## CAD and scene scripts
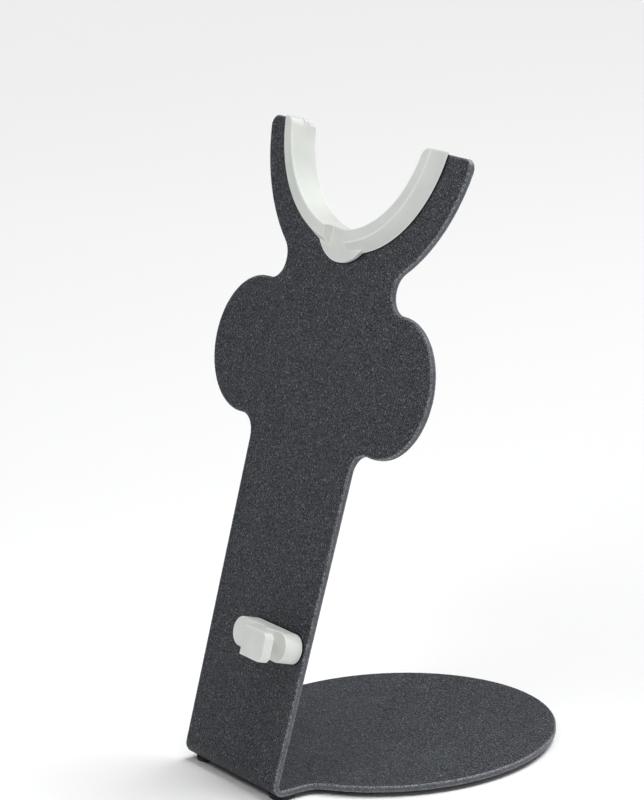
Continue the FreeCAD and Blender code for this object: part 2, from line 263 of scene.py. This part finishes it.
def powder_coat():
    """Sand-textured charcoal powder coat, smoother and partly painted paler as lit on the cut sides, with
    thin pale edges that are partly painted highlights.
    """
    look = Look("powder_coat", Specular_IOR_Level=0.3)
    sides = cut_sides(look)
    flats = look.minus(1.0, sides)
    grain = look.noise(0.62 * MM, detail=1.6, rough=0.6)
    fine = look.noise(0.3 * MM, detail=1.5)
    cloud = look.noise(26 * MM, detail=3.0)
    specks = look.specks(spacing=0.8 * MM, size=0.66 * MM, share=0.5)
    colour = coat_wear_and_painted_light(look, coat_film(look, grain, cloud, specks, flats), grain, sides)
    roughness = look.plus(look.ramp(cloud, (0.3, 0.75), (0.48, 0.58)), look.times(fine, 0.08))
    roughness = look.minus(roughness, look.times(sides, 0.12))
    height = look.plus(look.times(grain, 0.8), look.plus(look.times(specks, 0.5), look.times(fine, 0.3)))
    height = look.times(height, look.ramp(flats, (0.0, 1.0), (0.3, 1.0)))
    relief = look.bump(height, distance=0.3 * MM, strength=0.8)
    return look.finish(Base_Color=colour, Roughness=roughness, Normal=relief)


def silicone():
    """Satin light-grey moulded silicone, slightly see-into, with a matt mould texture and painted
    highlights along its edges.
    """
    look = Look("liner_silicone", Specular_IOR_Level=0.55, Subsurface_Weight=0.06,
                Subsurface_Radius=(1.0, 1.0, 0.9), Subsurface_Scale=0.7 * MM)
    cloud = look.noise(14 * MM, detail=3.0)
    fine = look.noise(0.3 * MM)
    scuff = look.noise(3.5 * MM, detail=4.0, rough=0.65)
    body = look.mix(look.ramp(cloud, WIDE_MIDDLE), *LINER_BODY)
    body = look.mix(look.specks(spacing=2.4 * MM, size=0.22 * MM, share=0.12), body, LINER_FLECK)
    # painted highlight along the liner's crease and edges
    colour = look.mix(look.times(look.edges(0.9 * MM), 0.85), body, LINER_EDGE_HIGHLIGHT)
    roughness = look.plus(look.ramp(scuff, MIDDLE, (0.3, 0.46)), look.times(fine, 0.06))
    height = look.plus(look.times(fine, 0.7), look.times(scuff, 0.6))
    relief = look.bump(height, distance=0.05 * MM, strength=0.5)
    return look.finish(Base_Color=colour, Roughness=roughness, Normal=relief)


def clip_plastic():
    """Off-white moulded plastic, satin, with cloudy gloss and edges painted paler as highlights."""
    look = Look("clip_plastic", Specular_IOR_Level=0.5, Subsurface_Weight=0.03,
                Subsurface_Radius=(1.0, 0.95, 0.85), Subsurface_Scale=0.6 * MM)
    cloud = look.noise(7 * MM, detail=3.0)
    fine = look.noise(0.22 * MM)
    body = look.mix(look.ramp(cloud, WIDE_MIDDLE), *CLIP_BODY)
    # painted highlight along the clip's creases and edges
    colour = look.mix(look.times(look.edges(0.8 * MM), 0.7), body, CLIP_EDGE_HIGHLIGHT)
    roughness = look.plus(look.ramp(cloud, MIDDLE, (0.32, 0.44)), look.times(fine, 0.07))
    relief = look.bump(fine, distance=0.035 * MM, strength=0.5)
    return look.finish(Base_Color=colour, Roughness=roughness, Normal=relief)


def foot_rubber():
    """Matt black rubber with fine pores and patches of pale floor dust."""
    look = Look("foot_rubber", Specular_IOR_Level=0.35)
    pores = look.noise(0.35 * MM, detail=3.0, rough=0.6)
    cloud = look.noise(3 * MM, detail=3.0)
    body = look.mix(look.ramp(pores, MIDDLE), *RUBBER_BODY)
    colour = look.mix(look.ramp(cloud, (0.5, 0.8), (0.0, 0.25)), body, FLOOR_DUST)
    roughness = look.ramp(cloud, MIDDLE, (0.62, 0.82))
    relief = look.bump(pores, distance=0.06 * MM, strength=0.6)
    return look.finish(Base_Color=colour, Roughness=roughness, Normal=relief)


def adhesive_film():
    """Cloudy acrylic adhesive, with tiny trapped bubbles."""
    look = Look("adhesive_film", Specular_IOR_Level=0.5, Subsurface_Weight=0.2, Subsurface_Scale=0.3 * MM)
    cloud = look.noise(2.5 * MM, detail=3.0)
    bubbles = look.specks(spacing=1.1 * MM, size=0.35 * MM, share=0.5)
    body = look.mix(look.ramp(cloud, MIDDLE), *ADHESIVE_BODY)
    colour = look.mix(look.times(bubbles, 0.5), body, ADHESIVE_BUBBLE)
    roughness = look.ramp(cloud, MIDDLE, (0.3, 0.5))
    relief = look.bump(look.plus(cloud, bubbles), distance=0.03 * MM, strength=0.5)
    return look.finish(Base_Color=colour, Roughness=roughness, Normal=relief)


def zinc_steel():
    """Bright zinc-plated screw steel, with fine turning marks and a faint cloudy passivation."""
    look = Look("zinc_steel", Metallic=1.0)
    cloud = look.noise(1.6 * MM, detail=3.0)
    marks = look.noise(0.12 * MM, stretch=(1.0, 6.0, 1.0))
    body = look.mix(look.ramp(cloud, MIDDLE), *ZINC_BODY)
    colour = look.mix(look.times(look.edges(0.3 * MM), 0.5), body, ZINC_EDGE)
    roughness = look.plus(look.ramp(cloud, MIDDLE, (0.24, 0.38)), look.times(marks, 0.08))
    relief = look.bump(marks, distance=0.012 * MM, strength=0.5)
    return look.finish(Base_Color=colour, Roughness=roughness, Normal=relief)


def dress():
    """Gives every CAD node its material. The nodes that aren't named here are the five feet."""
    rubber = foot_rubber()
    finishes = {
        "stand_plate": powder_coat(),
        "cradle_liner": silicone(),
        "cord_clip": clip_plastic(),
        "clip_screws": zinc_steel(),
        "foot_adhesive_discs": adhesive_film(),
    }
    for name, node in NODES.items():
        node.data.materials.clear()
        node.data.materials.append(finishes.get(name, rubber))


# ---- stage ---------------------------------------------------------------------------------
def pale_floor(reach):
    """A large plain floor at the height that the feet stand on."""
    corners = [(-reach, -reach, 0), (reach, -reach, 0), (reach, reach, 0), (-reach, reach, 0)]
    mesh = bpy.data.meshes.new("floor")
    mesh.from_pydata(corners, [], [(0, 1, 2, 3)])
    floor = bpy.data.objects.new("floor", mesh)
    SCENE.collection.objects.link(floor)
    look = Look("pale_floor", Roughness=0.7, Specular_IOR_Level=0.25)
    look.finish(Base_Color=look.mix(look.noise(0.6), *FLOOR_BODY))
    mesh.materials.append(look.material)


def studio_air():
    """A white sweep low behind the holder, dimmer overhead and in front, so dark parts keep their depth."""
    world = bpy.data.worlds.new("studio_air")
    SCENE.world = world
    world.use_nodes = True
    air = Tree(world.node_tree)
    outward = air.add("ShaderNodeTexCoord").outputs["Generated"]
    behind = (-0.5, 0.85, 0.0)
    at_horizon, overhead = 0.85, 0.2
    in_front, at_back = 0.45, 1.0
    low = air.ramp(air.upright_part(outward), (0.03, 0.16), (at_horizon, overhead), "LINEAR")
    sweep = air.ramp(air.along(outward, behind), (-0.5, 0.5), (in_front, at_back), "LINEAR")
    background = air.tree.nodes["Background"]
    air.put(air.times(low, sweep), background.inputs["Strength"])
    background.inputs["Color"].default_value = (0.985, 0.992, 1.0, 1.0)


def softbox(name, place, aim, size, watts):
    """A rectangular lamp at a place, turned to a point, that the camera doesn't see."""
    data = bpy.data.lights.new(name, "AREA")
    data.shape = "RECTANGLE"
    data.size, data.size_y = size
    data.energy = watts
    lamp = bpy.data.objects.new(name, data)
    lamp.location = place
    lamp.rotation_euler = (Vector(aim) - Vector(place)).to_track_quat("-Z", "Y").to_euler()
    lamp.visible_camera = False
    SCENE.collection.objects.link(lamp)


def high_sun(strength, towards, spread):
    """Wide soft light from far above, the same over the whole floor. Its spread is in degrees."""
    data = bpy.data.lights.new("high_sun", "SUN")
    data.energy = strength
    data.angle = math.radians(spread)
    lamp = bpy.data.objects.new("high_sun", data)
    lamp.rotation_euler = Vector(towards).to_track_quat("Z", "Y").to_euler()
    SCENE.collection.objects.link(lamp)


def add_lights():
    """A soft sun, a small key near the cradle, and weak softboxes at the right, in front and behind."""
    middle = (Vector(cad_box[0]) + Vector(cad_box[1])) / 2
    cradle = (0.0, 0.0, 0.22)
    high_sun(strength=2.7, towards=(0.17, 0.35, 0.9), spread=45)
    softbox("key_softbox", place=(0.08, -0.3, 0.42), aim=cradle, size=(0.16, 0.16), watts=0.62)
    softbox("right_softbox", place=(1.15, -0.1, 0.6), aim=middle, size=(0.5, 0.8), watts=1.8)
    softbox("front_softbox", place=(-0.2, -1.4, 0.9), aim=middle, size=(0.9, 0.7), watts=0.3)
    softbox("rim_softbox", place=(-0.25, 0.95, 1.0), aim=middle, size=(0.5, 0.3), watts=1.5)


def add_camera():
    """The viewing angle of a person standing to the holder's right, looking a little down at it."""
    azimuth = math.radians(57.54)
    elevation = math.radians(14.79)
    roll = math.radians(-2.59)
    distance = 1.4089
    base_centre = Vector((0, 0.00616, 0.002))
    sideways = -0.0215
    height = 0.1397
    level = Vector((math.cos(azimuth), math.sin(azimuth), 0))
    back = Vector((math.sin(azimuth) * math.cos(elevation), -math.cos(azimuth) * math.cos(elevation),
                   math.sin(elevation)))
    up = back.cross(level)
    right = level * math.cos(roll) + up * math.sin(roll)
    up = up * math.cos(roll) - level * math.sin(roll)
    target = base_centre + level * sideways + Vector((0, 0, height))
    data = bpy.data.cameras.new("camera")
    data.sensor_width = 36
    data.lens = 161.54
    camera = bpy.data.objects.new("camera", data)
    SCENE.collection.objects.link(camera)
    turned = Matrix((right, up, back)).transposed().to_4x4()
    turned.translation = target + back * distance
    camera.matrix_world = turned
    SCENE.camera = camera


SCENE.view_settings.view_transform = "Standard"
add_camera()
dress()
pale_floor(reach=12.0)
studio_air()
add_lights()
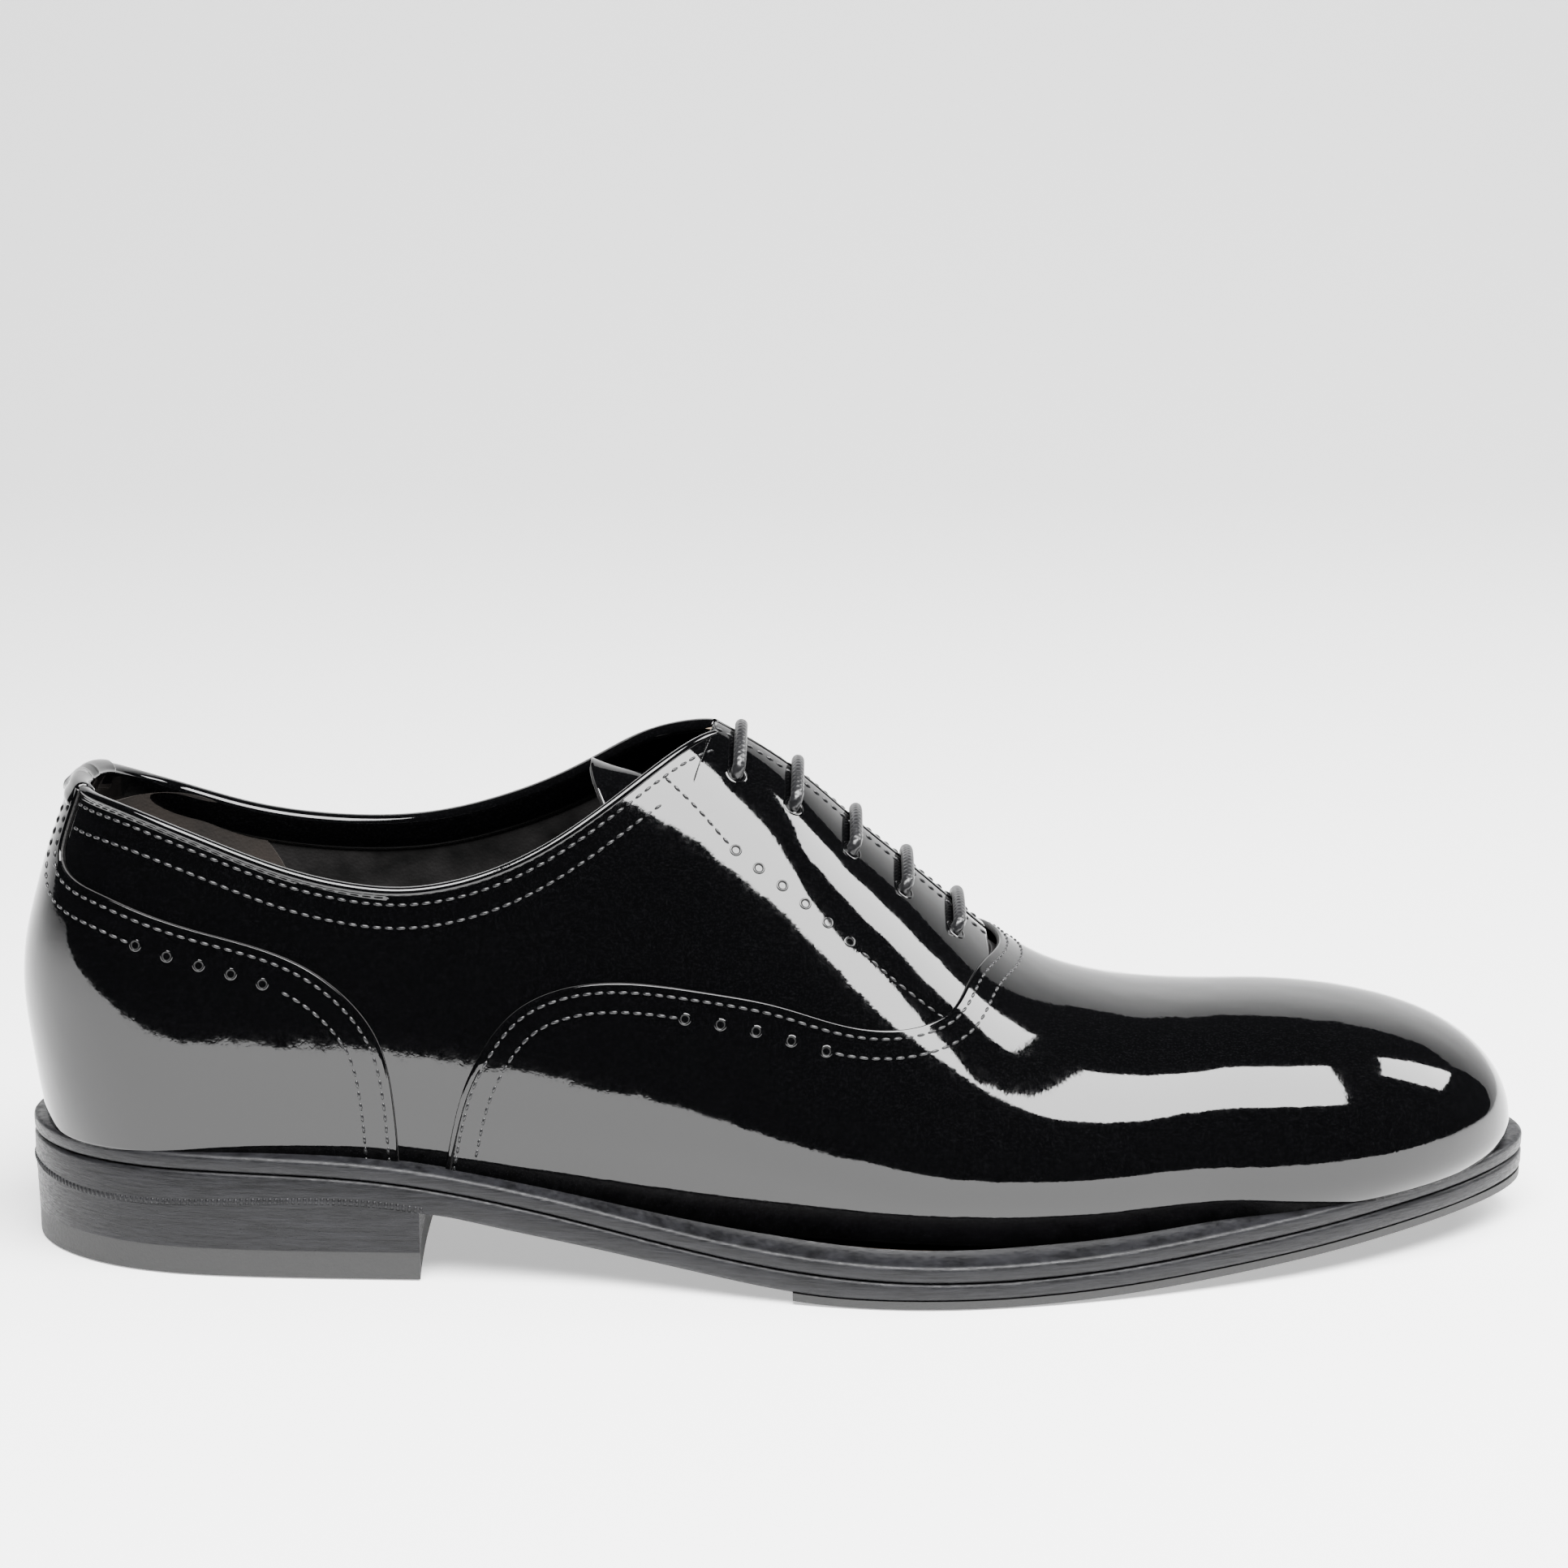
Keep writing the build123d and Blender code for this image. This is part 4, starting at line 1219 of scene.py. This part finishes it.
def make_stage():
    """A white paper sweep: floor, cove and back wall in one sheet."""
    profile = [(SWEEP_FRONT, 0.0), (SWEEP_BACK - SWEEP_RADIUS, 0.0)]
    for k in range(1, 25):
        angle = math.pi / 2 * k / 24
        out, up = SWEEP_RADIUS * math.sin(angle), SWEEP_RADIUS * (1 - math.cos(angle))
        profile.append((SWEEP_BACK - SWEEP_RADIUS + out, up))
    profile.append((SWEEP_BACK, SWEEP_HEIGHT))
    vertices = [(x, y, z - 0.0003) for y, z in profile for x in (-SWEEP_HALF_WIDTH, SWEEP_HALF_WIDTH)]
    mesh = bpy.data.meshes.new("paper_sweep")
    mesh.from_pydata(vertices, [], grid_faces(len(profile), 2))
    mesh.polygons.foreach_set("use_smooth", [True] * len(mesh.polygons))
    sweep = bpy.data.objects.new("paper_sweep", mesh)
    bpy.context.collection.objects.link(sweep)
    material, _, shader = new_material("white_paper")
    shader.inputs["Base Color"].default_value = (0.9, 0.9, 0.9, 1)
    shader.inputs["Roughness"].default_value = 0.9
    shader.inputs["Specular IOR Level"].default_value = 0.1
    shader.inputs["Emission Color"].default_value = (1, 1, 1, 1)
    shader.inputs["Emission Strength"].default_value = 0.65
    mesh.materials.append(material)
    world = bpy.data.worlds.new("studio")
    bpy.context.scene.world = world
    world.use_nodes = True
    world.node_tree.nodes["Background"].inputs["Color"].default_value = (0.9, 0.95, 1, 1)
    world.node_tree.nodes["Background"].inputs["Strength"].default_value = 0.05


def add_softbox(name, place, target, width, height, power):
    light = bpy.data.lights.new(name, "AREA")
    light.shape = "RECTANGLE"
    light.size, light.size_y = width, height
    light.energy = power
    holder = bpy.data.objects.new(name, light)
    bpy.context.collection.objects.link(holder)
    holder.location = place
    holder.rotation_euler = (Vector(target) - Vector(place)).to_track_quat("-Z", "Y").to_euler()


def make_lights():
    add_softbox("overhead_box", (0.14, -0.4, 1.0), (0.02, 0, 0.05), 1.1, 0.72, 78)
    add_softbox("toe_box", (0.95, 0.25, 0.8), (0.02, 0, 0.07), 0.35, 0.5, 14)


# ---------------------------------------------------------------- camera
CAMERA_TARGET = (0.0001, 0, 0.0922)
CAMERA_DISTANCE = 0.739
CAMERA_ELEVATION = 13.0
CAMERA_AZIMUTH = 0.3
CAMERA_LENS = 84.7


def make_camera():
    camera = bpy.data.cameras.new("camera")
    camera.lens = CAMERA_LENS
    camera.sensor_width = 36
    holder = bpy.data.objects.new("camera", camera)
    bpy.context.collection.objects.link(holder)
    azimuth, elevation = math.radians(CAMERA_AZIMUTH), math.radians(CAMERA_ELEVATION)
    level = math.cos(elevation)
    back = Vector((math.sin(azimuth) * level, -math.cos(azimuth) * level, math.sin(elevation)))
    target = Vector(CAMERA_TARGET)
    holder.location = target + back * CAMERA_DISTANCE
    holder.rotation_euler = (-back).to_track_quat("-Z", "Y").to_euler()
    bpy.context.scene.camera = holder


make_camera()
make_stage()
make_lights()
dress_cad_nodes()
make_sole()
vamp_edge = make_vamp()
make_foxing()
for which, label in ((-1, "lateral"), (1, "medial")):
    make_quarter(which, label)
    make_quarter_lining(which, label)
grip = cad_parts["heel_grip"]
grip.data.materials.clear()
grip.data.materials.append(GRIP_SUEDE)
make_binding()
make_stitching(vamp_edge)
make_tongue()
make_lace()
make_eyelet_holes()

## Exercise
Search the listing for the word "finishes" and return each line that holds it.

## Written answer
Continue the FreeCAD and Blender code for this object: part 2, from line 263 of scene.py. This part finishes it.
    finishes = {
        node.data.materials.append(finishes.get(name, rubber))
Keep writing the build123d and Blender code for this image. This is part 4, starting at line 1219 of scene.py. This part finishes it.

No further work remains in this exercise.